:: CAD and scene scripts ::
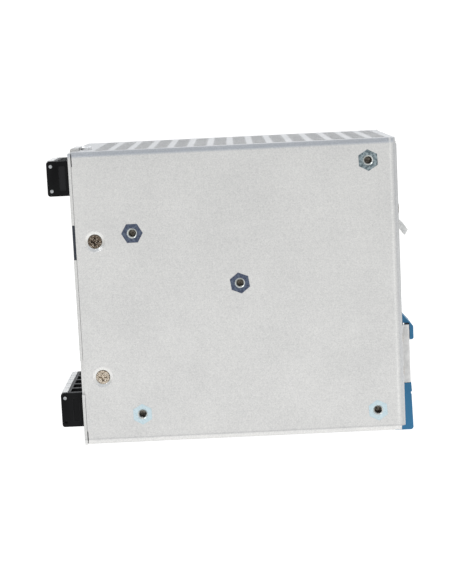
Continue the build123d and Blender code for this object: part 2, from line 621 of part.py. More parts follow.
WINDOW_LOW = STOP_LOW - 0.1
WINDOW_HIGH = -28.0
WINDOW_HALF = 3.2
SLIDER_BACK = 0.3
SLIDER_FACE = 2.9
NOSE_TOP = -16.7
LEG_BACK = BRACKET_FACE + 0.4
LEG_FACE = LEG_BACK + 1.7
HANDLE_TOP = BRACKET_LOW - 0.2
LUG_H = 1.7  # the lug that reaches under the case at the foot
LUG_REACH = 1.8
with BuildPart() as din_latch:
    # slider, nose and outer leg in one side profile
    with BuildSketch(Plane.YZ.offset(-LATCH_HALF)) as profile:
        with BuildLine():
            Polyline(
                (SLIDER_BACK, -RAIL_EDGE - 0.2), (FLANGE_T + 0.15, -RAIL_EDGE - 0.2),
                (FLANGE_T + 0.15, NOSE_TOP), (1.6, NOSE_TOP), (LEG_FACE, -24.2), (LEG_FACE, -30.2),
                (LEG_BACK, -30.2), (LEG_BACK, -22.6), (SLIDER_FACE, -22.6),
                (SLIDER_FACE, HANDLE_TOP - 1),
                (SLIDER_BACK, HANDLE_TOP - 1), close=True,
            )
        make_face()
        leg_tip = profile.vertices().sort_by(Axis.X)[-2:].sort_by(Axis.Y)[0]
        fillet(leg_tip, 1.0)
    extrude(amount=2 * LATCH_HALF)
    block(-WINDOW_HALF, WINDOW_HALF, -1, 3.2, WINDOW_LOW, WINDOW_HIGH, mode=Mode.SUBTRACT)
    # the handle below the bracket, with its foot
    with BuildSketch(Plane.YZ.offset(-BRACKET_HALF)) as handle:
        with BuildLine():
            Polyline(
                (SLIDER_BACK, HANDLE_TOP), (6.0, HANDLE_TOP), (6.2, -52.9), (5.7, -53.5),
                (6.0, -54.6), (6.4, FOOT_LOW), (-LUG_REACH, FOOT_LOW), (-LUG_REACH, FOOT_LOW + LUG_H),
                (SLIDER_BACK, FOOT_LOW + LUG_H), close=True,
            )
        make_face()
        fillet(handle.vertices().group_by(Axis.Y)[0].sort_by(Axis.X)[-1], 1.3)
    extrude(amount=2 * BRACKET_HALF)
    block(-11.5, 11.5, -1, 3.9, -67.6, -51.0, mode=Mode.SUBTRACT)
    for rib_x in (-5.5, 5.5):
        block(rib_x - 0.6, rib_x + 0.6, 0.6, 4.2, -67.8, -50.8)
    # screwdriver slot through the foot
    block(-3.5, 3.5, 1.4, 3.6, FOOT_LOW - 1, -67, mode=Mode.SUBTRACT)
write(din_latch, "din_latch")

SPRING_R = 1.15
SPRING_WIRE = 0.2
SPRING_Y = 1.6
SPRING_TURNS = 11
with BuildPart() as latch_spring:
    spring_low = STOP_HIGH + SPRING_WIRE + 0.05
    spring_height = WINDOW_HIGH - SPRING_WIRE - 0.05 - spring_low
    with BuildLine():
        coil = Helix(spring_height / SPRING_TURNS, spring_height, SPRING_R,
                     center=(0, SPRING_Y, spring_low))
    with BuildSketch(Plane(origin=coil @ 0, z_dir=coil % 0)):
        Circle(SPRING_WIRE)
    sweep(is_frenet=True)
write(latch_spring, "latch_spring")


# ---------------------------------------------------------------- parts on the main board
def ring(y, z, outer, inner, low, height):
    """A toroidal core lying on the board, low above it."""
    with BuildPart() as core:
        with BuildSketch(Plane.YZ.offset(BOARD_FACE - low)):
            with Locations((y, z)):
                Circle(outer)
                Circle(inner, mode=Mode.SUBTRACT)
        extrude(amount=-height)
        fillet(core.edges(), 0.8)
    return core


def turns(y, z, outer, inner, low, height, wire, count, start=0.0, arc=360.0):
    """Separate turns of round wire about a toroidal core."""
    gap = wire + 0.15
    width = outer - inner + 2 * gap
    middle = (outer + inner) / 2
    with BuildPart() as loop:
        with BuildLine(Plane.XZ):
            FilletPolyline(
                (middle - width / 2, -gap), (middle + width / 2, -gap),
                (middle + width / 2, height + gap), (middle - width / 2, height + gap),
                radius=wire + 0.6, close=True,
            )
        with BuildSketch(Plane.YZ.offset(middle)):
            with Locations((0, -gap)):
                Circle(wire)
        sweep()
    with BuildPart() as winding:
        place = Location((BOARD_FACE - low, y, z), (0, -90, 0))
        with Locations(*[place * Rot(0, 0, start + arc * k / count) for k in range(count)]):
            add(loop.part)
    return winding


def radial_cans(places, radius, height):
    """Electrolytic capacitors standing on the board, each with a crimp groove."""
    with BuildPart() as cans:
        with BuildSketch(Plane.YZ.offset(BOARD_FACE)):
            with Locations(*places):
                Circle(radius)
        extrude(amount=-height)
        fillet(cans.faces().sort_by(Axis.X)[:len(places)].edges(), 0.8)
        with BuildSketch(Plane.YZ.offset(BOARD_FACE - 3)):
            with Locations(*places):
                Circle(radius + 1)
                Circle(radius - 0.5, mode=Mode.SUBTRACT)
        extrude(amount=-1.0, mode=Mode.SUBTRACT)
    return cans


# a ceramic tube with two caps, held in two clips
FUSE_PLACE = (-118.5, 45.0)
FUSE_LIFT = 5.0
FUSE_R = 2.6
FUSE_GAP = 14.0  # between the caps
CAP_R = 2.9
CAP_LENGTH = 4.5
CLIP_W = 2.4
with BuildPart() as fuse:
    with Locations((BOARD_FACE - FUSE_LIFT, *FUSE_PLACE)):
        Cylinder(FUSE_R, FUSE_GAP)
        for end in (-1, 1):
            cap_z = end * (FUSE_GAP / 2 + 1.5)
            with Locations((0, 0, cap_z)):
                Cylinder(CAP_R, CAP_LENGTH)
            with Locations((FUSE_LIFT / 2, 0, cap_z)):
                Box(FUSE_LIFT, CLIP_W, 3.0)
write(fuse, "fuse")

# places and sizes on the board: (Y, Z, length along Y, length along Z)
X_CAPACITORS = [(-104.0, 45.0, 12.0, 24.0), (-54.0, 42.0, 12.0, 26.0)]
X_CAPACITOR_H = 22.0
with BuildPart() as x_capacitors:
    with BuildSketch(Plane.YZ.offset(BOARD_FACE)):
        for y, z, length_y, length_z in X_CAPACITORS:
            with Locations((y, z)):
                RectangleRounded(length_y, length_z, 0.6)
    extrude(amount=-X_CAPACITOR_H)
write(x_capacitors, "x_capacitors")

# two disc capacitors standing on their leads
DISC_R = 4.5
DISC_T = 4.0
DISC_LIFT = 6.5
DISC_Z = 20.0
DISC_YS = (-60.0, -53.0)
LEAD_HALF = 0.3
LEAD_SPREAD = 2.5
with BuildPart() as y_capacitors:
    with Locations(*[Location((BOARD_FACE - DISC_LIFT, y, DISC_Z), (90, 0, 0)) for y in DISC_YS]):
        Cylinder(DISC_R, DISC_T)
    fillet(y_capacitors.edges().filter_by(GeomType.CIRCLE), 1.0)
    for y in DISC_YS:
        for z in (DISC_Z - LEAD_SPREAD, DISC_Z + LEAD_SPREAD):
            block(BOARD_FACE - DISC_LIFT + 2.0, BOARD_FACE, y - LEAD_HALF, y + LEAD_HALF,
                  z - LEAD_HALF, z + LEAD_HALF)
write(y_capacitors, "y_capacitors")

# rings: (Y, Z, outer radius, inner radius, lift above the board, height)
EMI_RING = (-80.0, 40.0, 12.5, 7.5, 2.2, 11.0)
write(ring(*EMI_RING), "emi_choke_core")
with BuildPart() as emi_choke_windings:
    for start in (15, 195):
        add(turns(*EMI_RING, 0.6, 11, start=start, arc=165).part)
write(emi_choke_windings, "emi_choke_windings")

PFC_RING = (-29.0, 31.0, 15.5, 8.5, 2.4, 14.0)
write(ring(*PFC_RING), "pfc_choke_core")
write(turns(*PFC_RING, 0.7, 26), "pfc_choke_winding")

BULK_PLACES = [(-107.5, -16.0), (-75.5, -18.0)]
BULK_R = 15.0
BULK_H = 50.0
write(radial_cans(BULK_PLACES, BULK_R, BULK_H), "bulk_capacitors")

OUTPUT_CAN_R = 6.3
OUTPUT_CAN_H = 27.0
OUTPUT_CAN_Z = -53.4
OUTPUT_CAN_PITCH = 13.6
OUTPUT_PLACES = [(-100.0 + OUTPUT_CAN_PITCH * k, OUTPUT_CAN_Z) for k in range(4)]
write(radial_cans(OUTPUT_PLACES, OUTPUT_CAN_R, OUTPUT_CAN_H), "output_capacitors")

OUTPUT_RING = (-27.5, -46.0, 10.0, 5.5, 1.8, 8.0)
with BuildPart() as output_choke:
    add(ring(*OUTPUT_RING).part)
    add(turns(*OUTPUT_RING, 0.5, 18).part)
write(output_choke, "output_choke")


SINK_T = 3.0
SINK_H = 46.0
FIN_COUNT = 7
FIN_PITCH = 5.0
FIN_T = 1.6
FIN_LENGTH = 5.0


def heat_sink(y_low, y_high, z_low, fins_up):
    """A plate standing on the board with a comb of fins on one side."""
    with BuildPart() as sink:
        block(BOARD_FACE - SINK_H, BOARD_FACE, y_low, y_high, z_low, z_low + SINK_T)
        fin_low = z_low + SINK_T if fins_up else z_low - FIN_LENGTH
        for level in range(FIN_COUNT):
            x = BOARD_FACE - SINK_H + level * FIN_PITCH
            block(x, x + FIN_T, y_low, y_high, fin_low, fin_low + FIN_LENGTH)
    return sink


PRIMARY_Z = 6.0
write(heat_sink(-110, -76, PRIMARY_Z, False), "primary_heatsink")
SECONDARY_Z = -42.2
write(heat_sink(-104, -64, SECONDARY_Z, True), "secondary_heatsink")


PACKAGE_T = 4.6
PACKAGE_W = 15.0
PACKAGE_LOW = 6.0
PACKAGE_HIGH = 24.0
LEAD_PITCH = 4.5


def flat_packages(places, z_low):
    """Power packages clamped to a heat sink, with their leads in the board."""
    with BuildPart() as packages:
        for y in places:
            block(BOARD_FACE - PACKAGE_HIGH, BOARD_FACE - PACKAGE_LOW, y - PACKAGE_W / 2,
                  y + PACKAGE_W / 2, z_low, z_low + PACKAGE_T)
            for lead_y in (y - LEAD_PITCH, y, y + LEAD_PITCH):
                block(BOARD_FACE - PACKAGE_LOW, BOARD_FACE, lead_y - 0.5, lead_y + 0.5,
                      z_low + 2.0, z_low + 2.6)
    return packages


write(flat_packages([-85.0], PRIMARY_Z + SINK_T), "bridge_rectifier")
write(flat_packages([-101.5], PRIMARY_Z + SINK_T), "power_transistors")
write(flat_packages([-94.0, -74.0], SECONDARY_Z - PACKAGE_T), "output_rectifiers")

# transformer: two E cores about a wound former
TR_Y = -34.0
TR_Z = -12.0
TR_LENGTH = 44.0
TR_WIDTH = 15.0
TR_HEIGHT = 44.0
LEG = 7.5
POST = 15.0
TR_LIFT = 2.0
TR_X = BOARD_FACE - TR_LIFT - TR_HEIGHT / 2
WINDOW_W = (TR_LENGTH - 2 * LEG - POST) / 2
WINDOW_H = TR_HEIGHT - 2 * LEG
WINDING_PLAY = 0.3
WINDING_BUILD = 6.5
with BuildPart() as transformer_core:
    with BuildSketch(Plane.XY.offset(TR_Z - TR_WIDTH / 2)):
        with Locations((TR_X, TR_Y)):
            Rectangle(TR_HEIGHT, TR_LENGTH)
            with Locations((0, (POST + WINDOW_W) / 2), (0, -(POST + WINDOW_W) / 2)):
                Rectangle(WINDOW_H, WINDOW_W, mode=Mode.SUBTRACT)
    extrude(amount=TR_WIDTH)
write(transformer_core, "transformer_core")

with BuildPart() as transformer_winding:
    coil_h = WINDOW_H - 2 * WINDING_PLAY
    with BuildSketch(Plane.YZ.offset(TR_X - coil_h / 2)):
        with Locations((TR_Y, TR_Z)):
            RectangleRounded(POST + 2 * WINDING_BUILD, TR_WIDTH + 2 * WINDING_BUILD, 5)
            Rectangle(POST + 2 * WINDING_PLAY, TR_WIDTH + 2 * WINDING_PLAY, mode=Mode.SUBTRACT)
    extrude(amount=coil_h)
write(transformer_winding, "transformer_winding")

# a small upright board behind the transformer, with four flat packages
CONTROL_FRONT = -7.6
CONTROL_REAR = -6.2
CHIP_T = 1.6
CHIP_W = 7.0
CHIP_H = 9.0
with BuildPart() as control_board:
    block(2, BOARD_FACE, CONTROL_FRONT, CONTROL_REAR, -34, 6)
    for x in (8.0, 20.0):
        for z in (-28.0, -14.0):
            block(x, x + CHIP_W, CONTROL_REAR, CONTROL_REAR + CHIP_T, z, z + CHIP_H)
write(control_board, "control_board")
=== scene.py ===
import json
import math

import bmesh
import bpy
from mathutils import Matrix, Vector


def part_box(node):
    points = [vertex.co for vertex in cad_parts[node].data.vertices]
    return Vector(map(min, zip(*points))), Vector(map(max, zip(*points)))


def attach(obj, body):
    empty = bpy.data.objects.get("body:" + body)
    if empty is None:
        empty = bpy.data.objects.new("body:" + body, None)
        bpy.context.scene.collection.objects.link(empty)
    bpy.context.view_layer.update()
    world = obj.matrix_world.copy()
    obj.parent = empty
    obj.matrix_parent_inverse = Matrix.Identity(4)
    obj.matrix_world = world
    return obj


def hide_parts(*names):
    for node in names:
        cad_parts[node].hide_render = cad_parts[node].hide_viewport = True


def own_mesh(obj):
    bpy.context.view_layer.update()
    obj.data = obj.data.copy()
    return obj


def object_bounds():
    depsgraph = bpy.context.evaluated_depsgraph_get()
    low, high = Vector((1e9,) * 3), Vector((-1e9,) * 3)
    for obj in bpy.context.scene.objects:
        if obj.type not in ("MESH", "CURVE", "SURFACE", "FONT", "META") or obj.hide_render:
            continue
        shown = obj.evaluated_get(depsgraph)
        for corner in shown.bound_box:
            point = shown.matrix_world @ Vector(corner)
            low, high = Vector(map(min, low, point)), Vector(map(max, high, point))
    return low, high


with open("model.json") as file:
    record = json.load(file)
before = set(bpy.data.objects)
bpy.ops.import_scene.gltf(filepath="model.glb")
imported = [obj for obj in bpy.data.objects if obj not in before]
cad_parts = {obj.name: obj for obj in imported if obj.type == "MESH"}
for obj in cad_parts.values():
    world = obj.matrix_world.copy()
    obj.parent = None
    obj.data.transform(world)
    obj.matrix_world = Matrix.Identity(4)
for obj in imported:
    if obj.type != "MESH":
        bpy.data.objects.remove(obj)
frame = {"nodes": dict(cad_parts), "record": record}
cad_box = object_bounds()

# The looks of a metal-cased rail power supply. Metres, in the frame of its CAD model: +Z up, the
# terminals face -Y, the rail lies against the rear wall at Y = 0, and the right wall faces +X.
MM = 0.001
NODES = frame["nodes"]
CASE_LOW, CASE_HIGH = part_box("chassis_shell")


# ---------------------------------------------------------------- material builder
def add_node(tree, kind, *inputs, **settings):
    """A new shader node. Each input is (socket, value or the output that feeds it)."""
    made = tree.nodes.new("ShaderNode" + kind)
    for name, value in settings.items():
        setattr(made, name, value)
    for socket, value in inputs:
        if isinstance(value, bpy.types.NodeSocket):
            tree.links.new(value, made.inputs[socket])
        else:
            made.inputs[socket].default_value = value
    return made


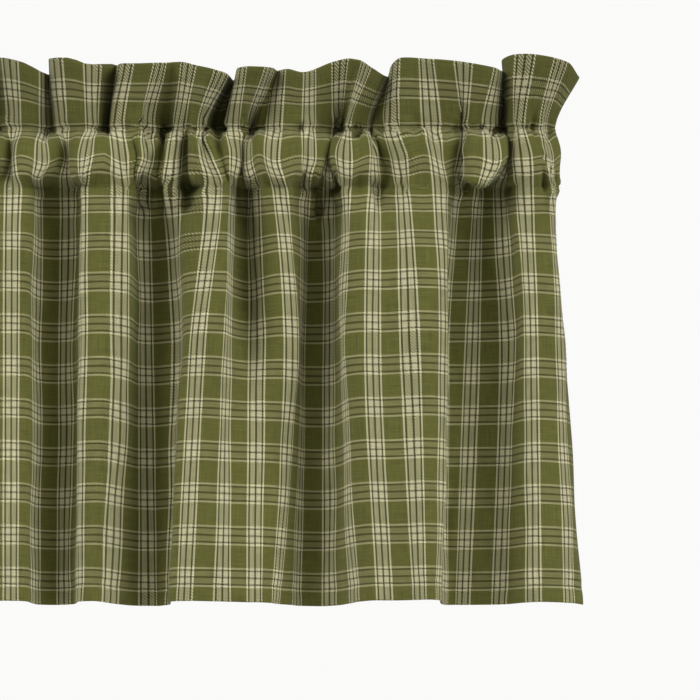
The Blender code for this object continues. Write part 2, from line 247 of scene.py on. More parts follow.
# plain folds carry on to the left side hem: one row is one part of each fold
plainPanelColumns = "flatShare, hungShare, seamOut, panelOut"
plainPanel = (
    (0.15, 0.20, 12, 19),
    (0.17, 0.07, -5, -3),
    (0.20, 0.27, -9, -13),
    (0.16, 0.19, -2, -6),
    (0.16, 0.07, 8, 17),
    (0.16, 0.20, 14, 24),
)
plainHeaderColumns = "flatShare, hungShare, topUp, topOut, rowOut"
plainHeader = (
    (0.22, 0.27, 57.5, 20, 7),
    (0.22, 0.30, 61.5, 19, 6),
    (0.20, 0.30, 62.5, 9, 1),
    (0.18, 0.03, 53.5, -6, -5),
    (0.18, 0.10, 54.0, 10, -1),
)
plainPocketColumns = "flatShare, hungShare, pocketOut, droop"
plainPocket = (
    (0.22, 0.32, 23, 1),
    (0.20, 0.22, 17, 0),
    (0.16, 0.06, 9, 0),
    (0.20, 0.14, 16, 0),
    (0.22, 0.26, 22, 2),
)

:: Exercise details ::
Look back at the data above. Transcribe exactly the lines starting at the line that contains "# a small upright" and ending at the line that contains "if obj.type not".

:: Exercise solution ::
# a small upright board behind the transformer, with four flat packages
CONTROL_FRONT = -7.6
CONTROL_REAR = -6.2
CHIP_T = 1.6
CHIP_W = 7.0
CHIP_H = 9.0
with BuildPart() as control_board:
    block(2, BOARD_FACE, CONTROL_FRONT, CONTROL_REAR, -34, 6)
    for x in (8.0, 20.0):
        for z in (-28.0, -14.0):
            block(x, x + CHIP_W, CONTROL_REAR, CONTROL_REAR + CHIP_T, z, z + CHIP_H)
write(control_board, "control_board")
=== scene.py ===
import json
import math

import bmesh
import bpy
from mathutils import Matrix, Vector


def part_box(node):
    points = [vertex.co for vertex in cad_parts[node].data.vertices]
    return Vector(map(min, zip(*points))), Vector(map(max, zip(*points)))


def attach(obj, body):
    empty = bpy.data.objects.get("body:" + body)
    if empty is None:
        empty = bpy.data.objects.new("body:" + body, None)
        bpy.context.scene.collection.objects.link(empty)
    bpy.context.view_layer.update()
    world = obj.matrix_world.copy()
    obj.parent = empty
    obj.matrix_parent_inverse = Matrix.Identity(4)
    obj.matrix_world = world
    return obj


def hide_parts(*names):
    for node in names:
        cad_parts[node].hide_render = cad_parts[node].hide_viewport = True


def own_mesh(obj):
    bpy.context.view_layer.update()
    obj.data = obj.data.copy()
    return obj


def object_bounds():
    depsgraph = bpy.context.evaluated_depsgraph_get()
    low, high = Vector((1e9,) * 3), Vector((-1e9,) * 3)
    for obj in bpy.context.scene.objects:
        if obj.type not in ("MESH", "CURVE", "SURFACE", "FONT", "META") or obj.hide_render:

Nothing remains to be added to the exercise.